I've recently been to numerous dentists in ireland to assess my situation. Basically i've been told that my jaw bones need to be realigned (before any further work can be done i.e braces) which will require an operation asap. I'm curious to know what are the entitlements of a medical card holder in this regard. 

Also if anyone has any idea, or has been advised on the waiting lists in ireland versus in the north, or has anyone had such an operation in the north and can give me some information. As you can imagine i'd love to get started sooner rather than later.
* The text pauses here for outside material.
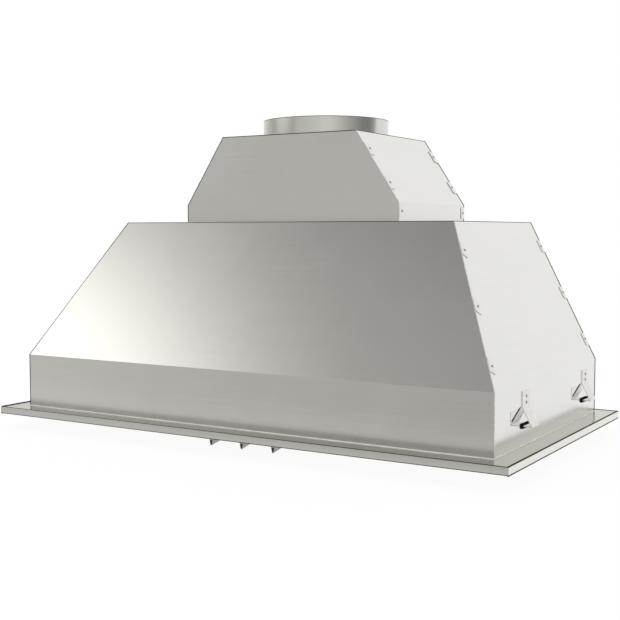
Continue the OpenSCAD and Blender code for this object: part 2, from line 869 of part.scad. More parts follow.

Any advice would be much appreciated!
Ciara


----------



## Lee May

Our daughter was quoted €4,500 for top and bottom train tracks (no sp clear finish) and perhaps some expository work too if a canine (or two) does not appear under its own steam soon! Owing to lack of time we opted not to go the NI route as both child and parent would have to come out of work/school for each visit.  I just hope that they can supply us with receipts for each financial year, already hard to keep up with what has been paid. Record keeping not the best. Good luck with your orthodontic project.


----------



## Stronge

There is an excellent man in Tullamore who has reduced his prices for Orthodontic work.  He does not have a great manner but excellent work and people come from all over the country to him.  I do not have any connection with him but I personally know of many people who have got work done with him


----------



## Wahaay

If you need to shop around the South www.whatclinic.com is a useful place to start.


----------



## orlao

Stronge said:


> There is an excellent man in Tullamore who has reduced his prices for Orthodontic work. He does not have a great manner but excellent work and people come from all over the country to him. I do not have any connection with him but I personally know of many people who have got work done with him


 
Hi, could you give me some details about this orthodontist, would like to get a quote from him. Thanks


----------



## svvs

Stronge said:


> There is an excellent man in Tullamore who has reduced his prices for Orthodontic work.  He does not have a great manner but excellent work and people come from all over the country to him.  I do not have any connection with him but I personally know of many people who have got work done with him


Could you PM me the details too? Thanks !!!


----------



## orthodontist

*Orthodontists in Auckland*

My 13 year old nephew has just started the whole process with orthodontists in auckland.  It will cost $5000 paid in installments and treatment will take 2 years.  Hard to believe we can put a man on the moon in less time than it takes to straighten teeth - and the cost is still very high even with modern technology.


----------